● Provided data:
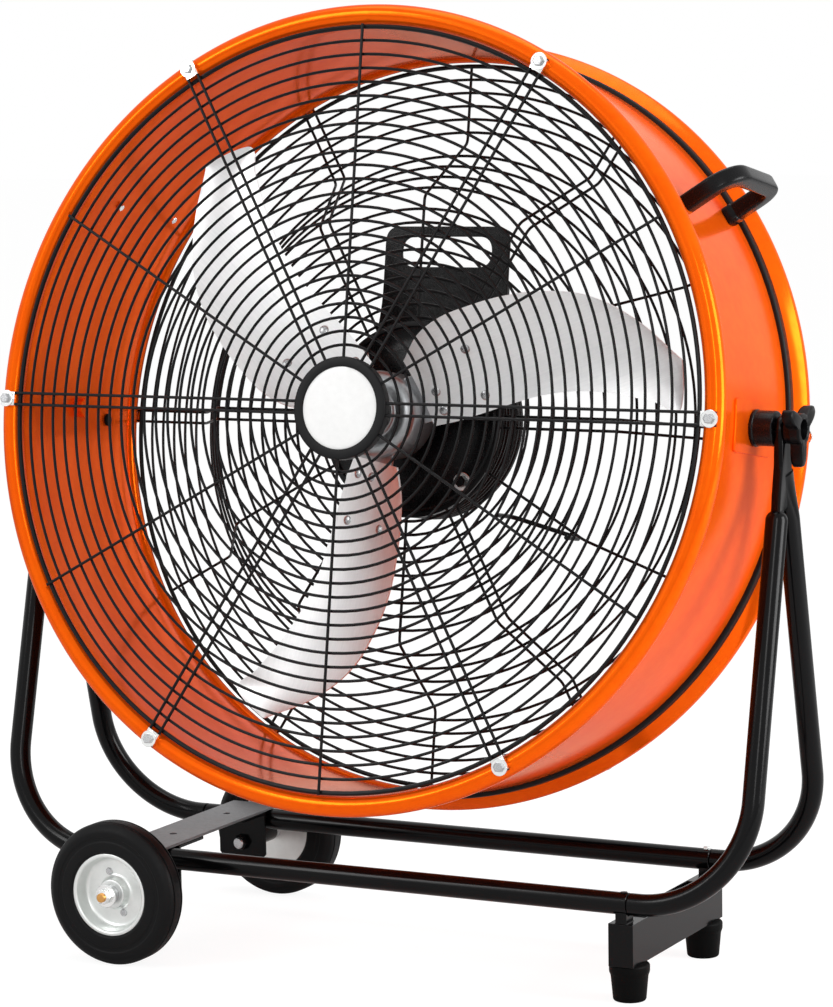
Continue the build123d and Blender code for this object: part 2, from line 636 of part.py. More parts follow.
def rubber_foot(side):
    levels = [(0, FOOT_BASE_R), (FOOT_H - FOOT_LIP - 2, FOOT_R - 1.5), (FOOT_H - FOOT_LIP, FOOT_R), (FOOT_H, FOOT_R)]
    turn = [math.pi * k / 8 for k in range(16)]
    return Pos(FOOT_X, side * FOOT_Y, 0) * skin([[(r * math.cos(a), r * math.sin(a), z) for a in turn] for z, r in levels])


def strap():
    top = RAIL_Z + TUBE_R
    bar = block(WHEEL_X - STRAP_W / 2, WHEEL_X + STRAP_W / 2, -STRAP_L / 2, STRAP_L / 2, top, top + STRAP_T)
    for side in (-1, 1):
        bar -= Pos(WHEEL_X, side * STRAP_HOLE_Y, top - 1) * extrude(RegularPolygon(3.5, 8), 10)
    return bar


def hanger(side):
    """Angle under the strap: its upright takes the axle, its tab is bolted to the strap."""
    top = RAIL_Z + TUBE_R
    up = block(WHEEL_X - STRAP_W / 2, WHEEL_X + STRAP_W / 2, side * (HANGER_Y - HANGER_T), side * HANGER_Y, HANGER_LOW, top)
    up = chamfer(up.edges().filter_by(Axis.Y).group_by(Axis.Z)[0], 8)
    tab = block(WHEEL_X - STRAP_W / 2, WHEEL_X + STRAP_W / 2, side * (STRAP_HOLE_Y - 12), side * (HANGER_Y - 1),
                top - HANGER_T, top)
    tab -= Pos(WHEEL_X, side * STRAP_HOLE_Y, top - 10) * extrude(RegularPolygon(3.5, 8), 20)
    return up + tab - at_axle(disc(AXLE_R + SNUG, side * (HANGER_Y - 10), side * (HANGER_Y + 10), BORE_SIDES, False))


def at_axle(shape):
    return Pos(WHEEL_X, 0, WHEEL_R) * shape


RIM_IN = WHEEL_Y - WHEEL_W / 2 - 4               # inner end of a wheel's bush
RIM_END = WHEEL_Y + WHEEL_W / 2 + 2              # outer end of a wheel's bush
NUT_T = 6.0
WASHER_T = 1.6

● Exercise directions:
Write the material out exactly, with nothing left out.

● Complete output:
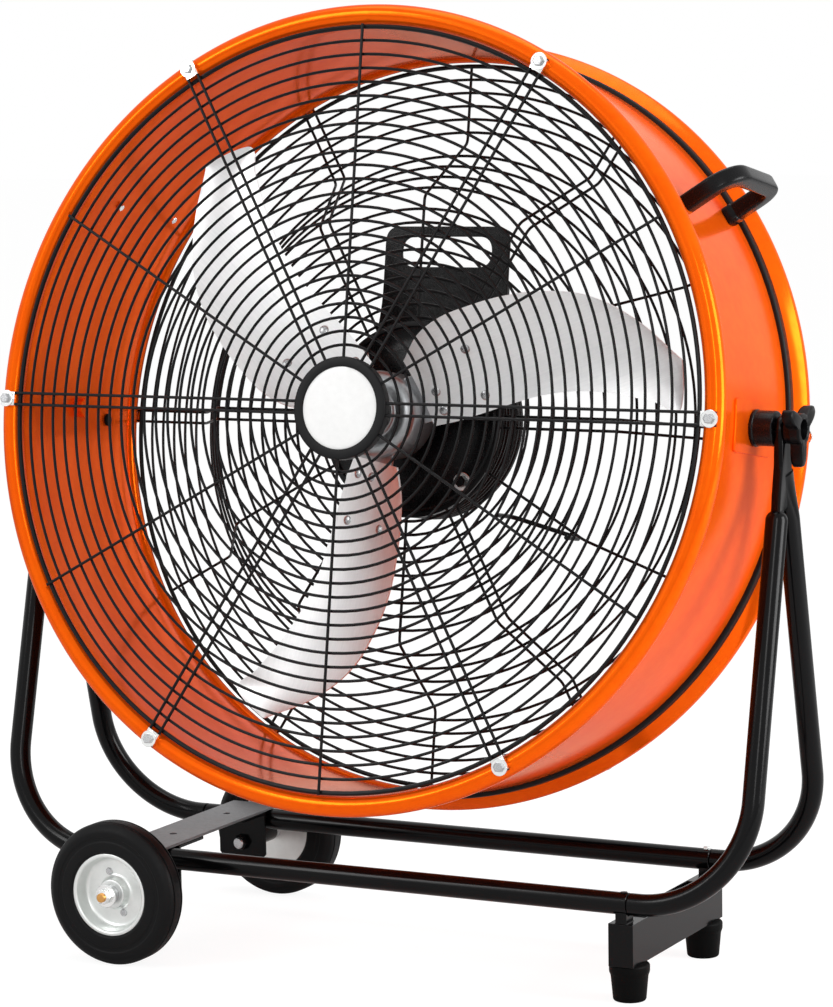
Continue the build123d and Blender code for this object: part 2, from line 636 of part.py. More parts follow.
def rubber_foot(side):
    levels = [(0, FOOT_BASE_R), (FOOT_H - FOOT_LIP - 2, FOOT_R - 1.5), (FOOT_H - FOOT_LIP, FOOT_R), (FOOT_H, FOOT_R)]
    turn = [math.pi * k / 8 for k in range(16)]
    return Pos(FOOT_X, side * FOOT_Y, 0) * skin([[(r * math.cos(a), r * math.sin(a), z) for a in turn] for z, r in levels])


def strap():
    top = RAIL_Z + TUBE_R
    bar = block(WHEEL_X - STRAP_W / 2, WHEEL_X + STRAP_W / 2, -STRAP_L / 2, STRAP_L / 2, top, top + STRAP_T)
    for side in (-1, 1):
        bar -= Pos(WHEEL_X, side * STRAP_HOLE_Y, top - 1) * extrude(RegularPolygon(3.5, 8), 10)
    return bar


def hanger(side):
    """Angle under the strap: its upright takes the axle, its tab is bolted to the strap."""
    top = RAIL_Z + TUBE_R
    up = block(WHEEL_X - STRAP_W / 2, WHEEL_X + STRAP_W / 2, side * (HANGER_Y - HANGER_T), side * HANGER_Y, HANGER_LOW, top)
    up = chamfer(up.edges().filter_by(Axis.Y).group_by(Axis.Z)[0], 8)
    tab = block(WHEEL_X - STRAP_W / 2, WHEEL_X + STRAP_W / 2, side * (STRAP_HOLE_Y - 12), side * (HANGER_Y - 1),
                top - HANGER_T, top)
    tab -= Pos(WHEEL_X, side * STRAP_HOLE_Y, top - 10) * extrude(RegularPolygon(3.5, 8), 20)
    return up + tab - at_axle(disc(AXLE_R + SNUG, side * (HANGER_Y - 10), side * (HANGER_Y + 10), BORE_SIDES, False))


def at_axle(shape):
    return Pos(WHEEL_X, 0, WHEEL_R) * shape


RIM_IN = WHEEL_Y - WHEEL_W / 2 - 4               # inner end of a wheel's bush
RIM_END = WHEEL_Y + WHEEL_W / 2 + 2              # outer end of a wheel's bush
NUT_T = 6.0
WASHER_T = 1.6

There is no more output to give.